Die Konstrukteure hatten Erfolg. Statt ölig schwarzer Dieselschwaden entweicht aus dem Auspuff eines modernen Dieselautos oder Lkw fast nur noch ein wenig Wasserdampf. Doch bedeutet weniger Dieselruß tatsächlich auch weniger Gefahren für Umwelt und Gesundheit? Zweifel äußern jetzt Robert Schlögl und Dang Sheng Su vom Berliner Fritz-Haber-Institut der Max-Planck-Gesellschaft im Fachjournal „Environmental Science & Technology“. An dem Dahlemer Institut forschte auch Gerhard Ertl, Chemienobelpreisträger des Jahres 2007.

„Moderne Dieselmotoren blasen tatsächlich viel weniger Ruß in die Luft“, sagt der Chemiker Schlögl. Früher hatten Motoren Bereiche mit niedrigerer Temperatur oder geringerem Sauerstoffgehalt, in denen der Diesel nicht vollständig verbrannte und sich Ruß aus den Spritresten bildete. Der Verbrennungsraum moderner Maschinen hat dagegen nahezu gleichmäßige Temperaturen und Sauerstoffkonzentrationen. Diese optimierten Motoren erzeugen nur noch winzige Mengen an Ruß.

Das ist zweifellos eine gute Nachricht, denn Ruß kann das Risiko für Lungenkrebs erhöhen. Dennoch gibt es keine Entwarnung. „Um die Wirkung des immer noch entstehenden Rußes auf lebendige Zellen hat sich kaum jemand gekümmert“, erklärt Schlögl. Es bestehe der Verdacht, der Ruß aus modernen Motoren könnte anders reagieren als der Dieselqualm früherer Jahre.

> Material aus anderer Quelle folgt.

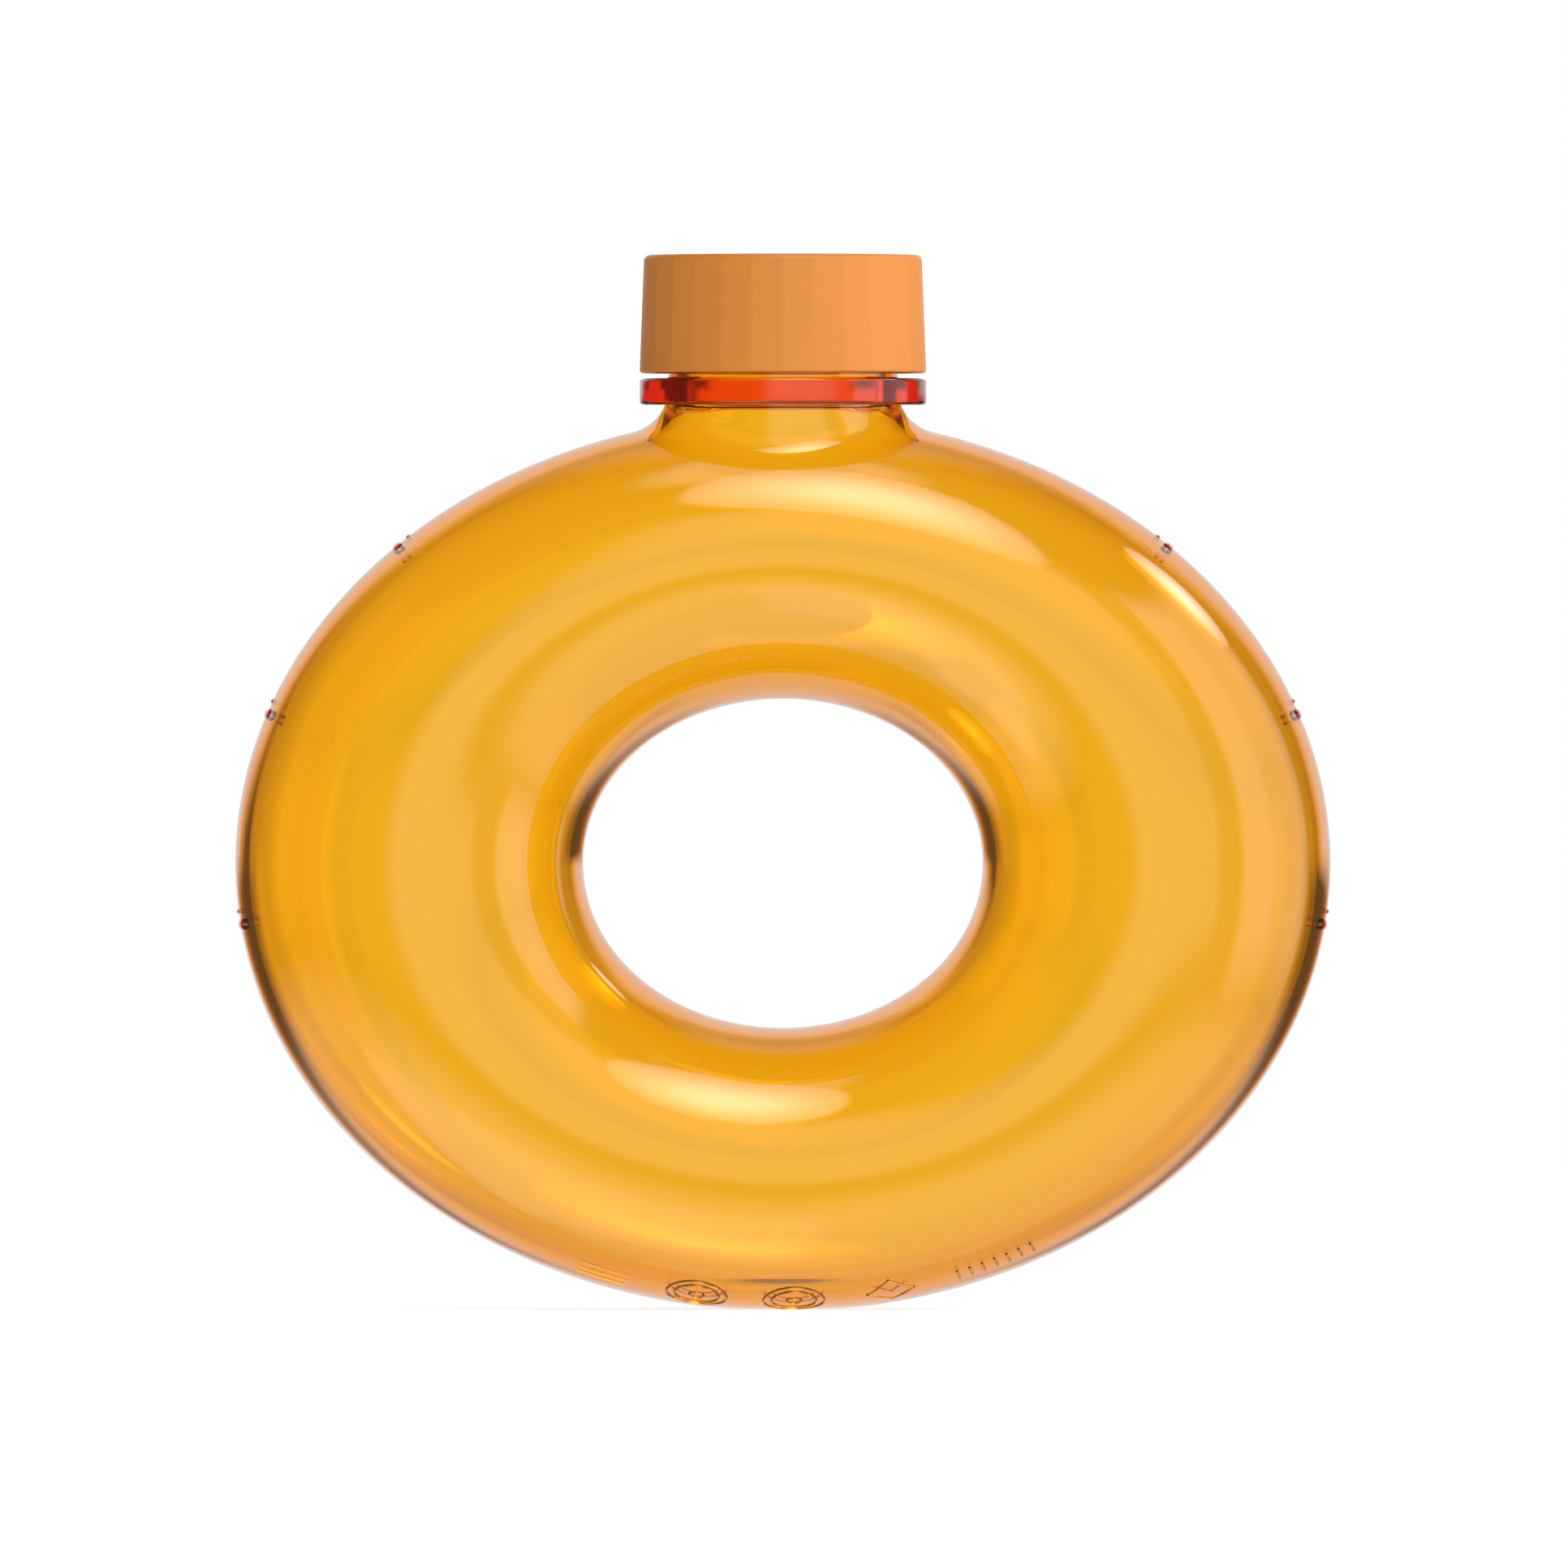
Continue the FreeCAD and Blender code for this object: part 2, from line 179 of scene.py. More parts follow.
def shoulder(phi, inset, neck_r, fillet, top_z):
    """Rows of points from the ring's skin up the fillet to the neck at top_z, one point for each
    direction phi, and the ring's angles where the fillet starts."""
    low = np.full_like(phi, neck_r)
    high = np.full_like(phi, neck_r + fillet)
    small = 0.01

    def slope(r):
        return (top_height(r + small, phi, inset) - top_height(r - small, phi, inset)) / (2 * small)

    for _ in range(HALVINGS):
        middle = (low + high) / 2
        lean = -slope(middle) / np.hypot(1, slope(middle))
        outside = middle + fillet * lean > neck_r + fillet
        high = np.where(outside, middle, high)
        low = np.where(outside, low, middle)
    start_r = (low + high) / 2
    lean = -slope(start_r) / np.hypot(1, slope(start_r))
    rise = 1 / np.hypot(1, slope(start_r))
    centre_z = top_height(start_r, phi, inset) + fillet * rise
    first = np.arctan2(rise, lean)
    last = np.arcsin(np.clip((centre_z - top_z) / fillet, 0, 1))
    arc = fillet * (first - last)
    line = np.maximum(top_z - centre_z, 0)
    rows = []
    for k in range(FILLET_ROWS + 1):
        along = (arc + line) * k / FILLET_ROWS
        angle = first - np.minimum(along, arc) / fillet
        r = neck_r + fillet - fillet * np.cos(angle)
        z = centre_z - fillet * np.sin(angle) + np.maximum(along - arc, 0)
        rows.append(np.stack([r * np.cos(phi), r * np.sin(phi), z], axis=-1))
    angles = top_angles(start_r * np.cos(phi), start_r * np.sin(phi), inset)
    return rows, angles


def thread_lift(phi, z):
    """How far the neck's thread stands out of its wall in each direction phi, at height z."""
    lift = np.zeros_like(phi)
    for start in range(THREAD_STARTS):
        along = np.mod(phi - 2 * math.pi * start / THREAD_STARTS, 2 * math.pi)
        last = 2 * math.pi * THREAD_TURN
        off = np.abs(z - THREAD_START_Z - THREAD_LEAD * along / (2 * math.pi))
        ridge = np.clip((THREAD_BASE / 2 - off) / ((THREAD_BASE - THREAD_CREST) / 2), 0, 1)
        taper = np.clip(along / THREAD_END_TAPER, 0, 1) * np.clip((last - along) / THREAD_END_TAPER, 0, 1)
        lift = np.maximum(lift, THREAD_HEIGHT * ridge * taper)
    return lift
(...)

So haben die Rußteilchen herkömmlicher Motoren einen Durchmesser von 35 Nanometern (Millionstelmillimeter). Aus dem Auspuff moderner Dieselmaschinen kommen dagegen erheblich kleinere Partikel mit zehn bis 15 Nanometern Durchmesser. Über die Wirkung solcher Nanopartikel in der Umwelt ist aber wenig bekannt. Einen Grund für diese Wissenslücke nennt Schlögl: „Es ist sehr schwer, ausreichende Mengen solcher Nano-Rußpartikel für Experimente zu erhalten.“

Im Fritz-Haber-Institut haben Su und Kollegen eine Reihe physikalisch-chemischer Methoden entwickelt, um auch geringste Mengen an Nano-Ruß analysieren zu können. Sie konnten zeigen, dass Nano-Ruß nicht nur viel kleiner ist als herkömmlicher Dieselruß, sondern auch ganz anders aussieht. Beide Arten von Partikeln bauen sich aus winzigen Plättchen auf. Bei herkömmlichem Dieselruß sind sie völlig eben. Die Nanoteilchen aus modernen Motoren sind dagegen kräftig gebogen und wirken eher rund.

Solche Deformationen lassen bei physikalischen Chemikern die Alarmglocken schrillen. „Das deutet auf eine fehlerhafte Struktur hin“, sagt Schlögl. Mit Hilfe der Spektroskopie erkannten die Forscher, dass sich auf der Oberfläche der Nano-Teilchen viele Strukturen befinden, die Sauerstoff enthalten. Das wiederum erhärtet den Verdacht, die winzigen Partikel könnten schneller und heftiger reagieren als herkömmlicher Ruß aus dem Auspuff von Dieselfahrzeugen.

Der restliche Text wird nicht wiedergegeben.